Cauliflower soup

January 28, 2013  •  Category:

 

My daughter has been sick for two solid weeks (flu, sore throat, constant coughing) spending her college Christmas break in bed; so when I saw Katie’s cauliflower soup, I was immediately inspired. Katie added turmeric to her soup which gave it a golden hue (very pretty) and some crunchy croutons. Mine is more austere, reflecting my mood these days. 


INGREDIENTS: 6 servings

  • 1 large cauliflower
  • 2 white onions or 1 cup of chopped leeks (white only)
  • 3 Tbsp of butter or oil
  • 1 can of coconut milk
  • Spices: 1 tsp salt, 1 tsp cumin, 1/2 tsp allspice, dash of white or black pepper, dash of chili powder or Aleppo pepper
  • 1 Tbsp of fresh grated ginger
  • 3 cloves of garlic, mashed in a mortar
  • 1 large carrot, chopped
  • 1 bouillon cube (chicken or veggie)

 METHOD:

  1. Cut the cauliflower into florets; chop the leeks or onions; heat the butter or oil in a pot over medium heat and add the onions or leeks and fry for 7 minutes. Add the cauliflower and fry as well for 10 minutes. Add the spices, garlic, ginger, carrot and pour 4 cups of water in the pot; add the bouillon cube. Bring to a simmer.
  2. Simmer the soup for 30 minutes and purée either with an immersion blender or in a blender. Add the coconut milk and heat for 10 minutes longer, simmering with a bubble here and there. Taste and adjust seasoning then serve. 

 

Comments

14 Comments  •  Comments Feed

  1. Tom | Tall Clover says:

    Joumana, I have a sad looking cauliflower in the fridge, begging me to do something with it. And now I shall — Soup is on!
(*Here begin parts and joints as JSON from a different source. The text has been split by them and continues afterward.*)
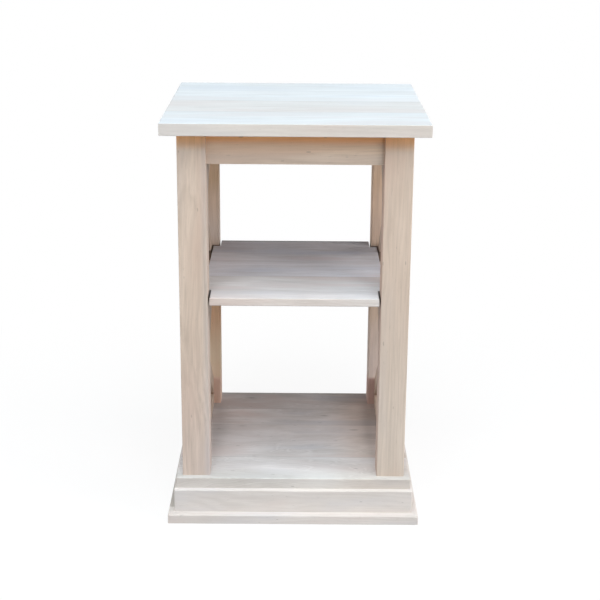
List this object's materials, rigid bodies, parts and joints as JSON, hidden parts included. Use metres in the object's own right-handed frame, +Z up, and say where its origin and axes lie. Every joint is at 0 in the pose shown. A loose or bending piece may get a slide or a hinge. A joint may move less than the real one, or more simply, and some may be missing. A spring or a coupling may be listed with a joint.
{
  "type": "end table with shelf",
  "caption": "Square end table in pale unfinished wood, with straight legs, a middle shelf, crossed side braces and a stepped base.",
  "frame": {"origin": "on the floor, under the middle of the table", "axes": "+X to the right, +Y to the rear, +Z up; the front faces -Y"},
  "size_m": [0.406, 0.421, 0.65],
  "materials": {
    "top_wood": "unfinished pale hardwood, sanded",
    "frame_wood": "unfinished pale hardwood, sanded",
    "brace_wood": "unfinished pale hardwood, sanded",
    "shelf_wood": "unfinished pale hardwood, sanded",
    "base_wood": "unfinished pale hardwood, sanded",
    "dowel_wood": "plain beech",
    "steel": "bright zinc-plated"
  },
  "bodies": {
    "root": {"apron_front": "frame_wood", "apron_left": "frame_wood", "apron_rear": "frame_wood", "apron_right": "frame_wood", "brace_dowels": "dowel_wood", "brace_lower_left_falling": "brace_wood", "brace_lower_left_rising": "brace_wood", "brace_lower_right_falling": "brace_wood", "brace_lower_right_rising": "brace_wood", "brace_upper_left_falling": "brace_wood", "brace_upper_left_rising": "brace_wood", "brace_upper_right_falling": "brace_wood", "brace_upper_right_rising": "brace_wood", "cleat_screws": "steel", "corner_block_front_left": "frame_wood", "corner_block_front_right": "frame_wood", "corner_block_rear_left": "frame_wood", "corner_block_rear_right": "frame_wood", "leg_front_left": "frame_wood", "leg_front_right": "frame_wood", "leg_rear_left": "frame_wood", "leg_rear_right": "frame_wood", "leg_screws": "steel", "lower_panel_board_1": "base_wood", "lower_panel_board_2": "base_wood", "lower_panel_board_3": "base_wood", "lower_panel_board_4": "base_wood", "plinth_front": "base_wood", "plinth_left": "base_wood", "plinth_rear": "base_wood", "plinth_right": "base_wood", "plinth_screws": "steel", "rail_dowels": "dowel_wood", "runner_screws": "steel", "shelf_board_1": "shelf_wood", "shelf_board_2": "shelf_wood", "shelf_board_3": "shelf_wood", "shelf_runner_left": "shelf_wood", "shelf_runner_right": "shelf_wood", "shelf_screws": "steel", "side_rail_lower_left": "brace_wood", "side_rail_lower_right": "brace_wood", "side_rail_middle_left": "brace_wood", "side_rail_middle_right": "brace_wood", "skirt_cleat_front": "base_wood", "skirt_cleat_left": "base_wood", "skirt_cleat_rear": "base_wood", "skirt_cleat_right": "base_wood", "skirt_front": "base_wood", "skirt_left": "base_wood", "skirt_rear": "base_wood", "skirt_right": "base_wood", "tabletop_stave_1": "top_wood", "tabletop_stave_2": "top_wood", "tabletop_stave_3": "top_wood", "tabletop_stave_4": "top_wood", "top_screws": "steel"}
  },
  "joints": []
}
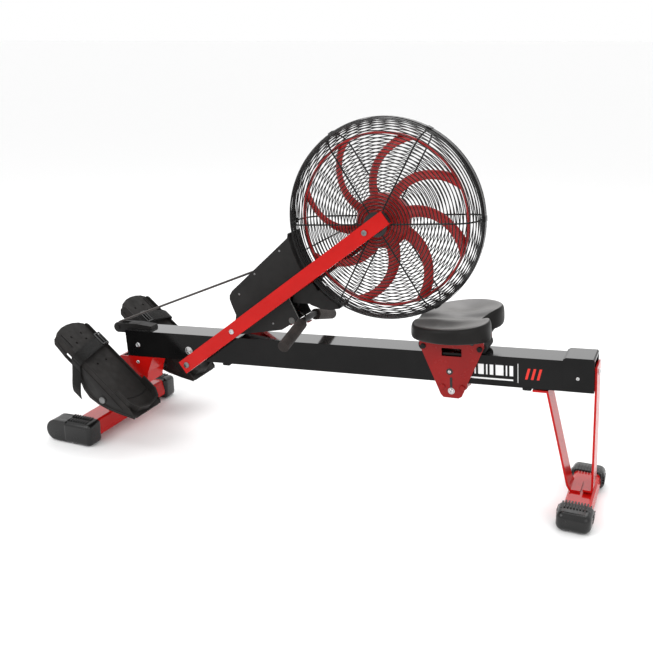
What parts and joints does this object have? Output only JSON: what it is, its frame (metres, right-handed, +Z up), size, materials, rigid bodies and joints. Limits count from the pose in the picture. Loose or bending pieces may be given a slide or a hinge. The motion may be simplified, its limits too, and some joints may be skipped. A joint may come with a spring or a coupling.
{
  "type": "air rowing machine",
  "caption": "Air rower: caged fan on two arms that fold over a sloping beam, sliding saddle seat, strapped tilting footplates, pull handle and two cross feet.",
  "frame": {"origin": "on the floor, under the middle of the bounding box", "axes": "+X from the footplates towards the seat end of the beam, +Y across the machine away from the near side, +Z up, metres"},
  "size_m": [1.74, 0.537, 1.0653],
  "materials": {
    "red_paint": "gloss",
    "black_paint": "gloss",
    "black_wire": "satin",
    "black_plastic": "fine grain",
    "rubber": "matt",
    "steel": "satin",
    "dark_red": "satin",
    "foam": "closed cell foam, matt",
    "saddle": "moulded, satin",
    "webbing": "woven webbing, matt"
  },
  "bodies": {
    "frame": {"beam_bolt_front": "steel", "beam_bolt_lock": "steel", "cord_anchor": "steel", "front_bumper": "rubber", "front_cap_far": "black_plastic", "front_cap_near": "black_plastic", "front_end_plug": "black_plastic", "front_post": "red_paint", "front_stabilizer": "red_paint", "main_beam": "black_paint", "pedal_axle": "steel", "pivot_bolt": "steel", "pulley_bracket": "black_plastic", "rear_bumper": "rubber", "rear_cap_far": "black_plastic", "rear_cap_near": "black_plastic", "rear_end_cap": "black_plastic", "rear_leg": "red_paint", "rear_stabilizer": "red_paint", "rear_strut": "red_paint", "return_cord": "webbing"},
    "fan_frame": {"arm_near": "red_paint", "arm_far": "red_paint", "arm_plug_near": "black_plastic", "arm_plug_far": "black_plastic", "cover_bolt": "steel", "drive_cover_near": "black_plastic", "drive_cover_far": "black_plastic", "chain_guard": "black_plastic", "handle_cradle": "red_paint", "fan_axle": "steel", "cage_near": "black_wire", "cage_far": "black_wire", "cage_rim": "black_plastic", "drive_chain": "steel", "mouth_idler": "black_plastic", "cord_idler": "black_plastic"},
    "fan": {"fan_wheel": "dark_red"},
    "sprocket": {"drive_sprocket": "steel"},
    "handle": {"handle_bar": "steel", "grip_near": "foam", "grip_far": "foam"},
    "seat": {"seat_pad": "saddle", "seat_base": "black_plastic", "seat_plate_near": "red_paint", "seat_plate_far": "red_paint"},
    "top_roller_front": {"roller_top_front": "rubber"},
    "top_roller_rear": {"roller_top_rear": "rubber"},
    "low_roller_front": {"roller_low_front": "rubber"},
    "low_roller_rear": {"roller_low_rear": "rubber"},
    "pedal_near": {"footplate_near": "black_plastic", "foot_strap_near": "webbing", "strap_buckle_near": "black_plastic"},
    "pedal_far": {"footplate_far": "black_plastic", "foot_strap_far": "webbing", "strap_buckle_far": "black_plastic"},
    "front_roller": {"front_pulley": "black_plastic"},
    "wheel_near": {"transport_wheel_near": "rubber"},
    "wheel_far": {"transport_wheel_far": "rubber"}
  },
  "joints": [
    {"name": "fan_frame_fold", "type": "hinge", "parent": "frame", "child": "fan_frame", "pos_m": [-0.4084, 0, 0.2795], "axis": [0, -1, 0], "range_deg": [0, 80], "deforming": ["return_cord"]},
    {"name": "fan_spin", "type": "hinge", "parent": "fan_frame", "child": "fan", "pos_m": [0.211, 0, 0.7755], "axis": [0, -1, 0], "continuous": true},
    {"name": "sprocket_spin", "type": "hinge", "parent": "fan_frame", "child": "sprocket", "pos_m": [0.211, 0, 0.7755], "axis": [0, -1, 0], "range_deg": [-600, 5]},
    {"name": "handle_pull", "type": "slide", "parent": "fan_frame", "child": "handle", "axis": [0.9976, 0, 0.0692], "range_m": [0, 0.3], "stiffness_N_per_m": 60, "deforming": ["drive_chain"]},
    {"name": "seat_slide", "type": "slide", "parent": "frame", "child": "seat", "axis": [0.9976, 0, 0.0692], "range_m": [-0.03, 0.15]},
    {"name": "top_roller_front_spin", "type": "hinge", "parent": "seat", "child": "top_roller_front", "pos_m": [0.3512, 0, 0.43102], "axis": [0, 1, 0], "range_deg": [-100, 480]},
    {"name": "top_roller_rear_spin", "type": "hinge", "parent": "seat", "child": "top_roller_rear", "pos_m": [0.5148, 0, 0.44237], "axis": [0, 1, 0], "range_deg": [-100, 480]},
    {"name": "low_roller_front_spin", "type": "hinge", "parent": "seat", "child": "low_roller_front", "pos_m": [0.41328, 0, 0.31644], "axis": [0, 1, 0], "range_deg": [-715, 145]},
    {"name": "low_roller_rear_spin", "type": "hinge", "parent": "seat", "child": "low_roller_rear", "pos_m": [0.47114, 0, 0.32045], "axis": [0, 1, 0], "range_deg": [-715, 145]},
    {"name": "pedal_tilt_near", "type": "hinge", "parent": "frame", "child": "pedal_near", "pos_m": [-0.6325, -0.1765, 0.178], "axis": [0, 1, 0], "range_deg": [-20, 20]},
    {"name": "pedal_tilt_far", "type": "hinge", "parent": "frame", "child": "pedal_far", "pos_m": [-0.6325, 0.1765, 0.178], "axis": [0, 1, 0], "range_deg": [-20, 20]},
    {"name": "front_roller_spin", "type": "hinge", "parent": "frame", "child": "front_roller", "pos_m": [-0.7275, 0, 0.3385], "axis": [0, 1, 0], "continuous": true},
    {"name": "wheel_spin_near", "type": "hinge", "parent": "frame", "child": "wheel_near", "pos_m": [-0.836, 0, 0.0292], "axis": [0, 1, 0], "continuous": true},
    {"name": "wheel_spin_far", "type": "hinge", "parent": "frame", "child": "wheel_far", "pos_m": [-0.836, 0, 0.0292], "axis": [0, 1, 0], "continuous": true}
  ],
  "couplings": [
    {"joint": "sprocket_spin", "follows": "handle_pull", "rad_per_m": -34.722},
    {"joint": "top_roller_front_spin", "follows": "seat_slide", "rad_per_m": 54.645},
    {"joint": "top_roller_rear_spin", "follows": "seat_slide", "rad_per_m": 54.645},
    {"joint": "low_roller_front_spin", "follows": "seat_slide", "rad_per_m": -81.301},
    {"joint": "low_roller_rear_spin", "follows": "seat_slide", "rad_per_m": -81.301}
  ]
}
  2. Katie@Cozydelicious says:

    I love the addition of coconut milk – I’m sure this soup is wonderfully silky. I’m glad my version inspired you!

  3. Banana Wonder says:

    mmmm this soup sounds wonderful! I love the coconut milk.

  4. Mrs. Steven says:

    Any chance there can be a substitute for the coconut milk? Sounds fantastic either way!

  5. Sarah G says:

    The coconut milk is interesting. I have a cauliflower in the fridge and it just might become soup tomorrow. Thanks for the recipe. I have everything on hand. Can this be frozen?

    • Joumana says:

      @Sarah G. Honestly, I have never had leftover to freeze it; I would freeze prior to adding the coconut milk or cow’s milk to be on the safe side.

  6. Nuts about food says:

    I often make cauliflower soup, but never thought of using coconut milk… good idea.

  7. Priya says:

    My kind of soup,pretty inviting.

  8. Devaki says:

    Gosh! I never would have thought to add coconut milk to cauliflower. And I am ALWAYS looking for low carb healthful recipes so I’m adding this to my to do list. just fabulaous – Joumana. Thanks!

    Devaki @ weavethousandflavors

  9. Oui, Chef says:

    Oohhh…my favorite way to eat cauliflower.

  10. Susan says:

    I’m so sorry your daughter has been ill! Warm soup is always the best antidote. It looks delicious!

  11. domi says:

    Ce velouté il est trop…chou et en disant cela je ne te jette pas des…fleurs

  12. Jamie says:

    Absolutely adore cauliflower but always only making it either as a salad or a gratin. This delicous soup would make a great change!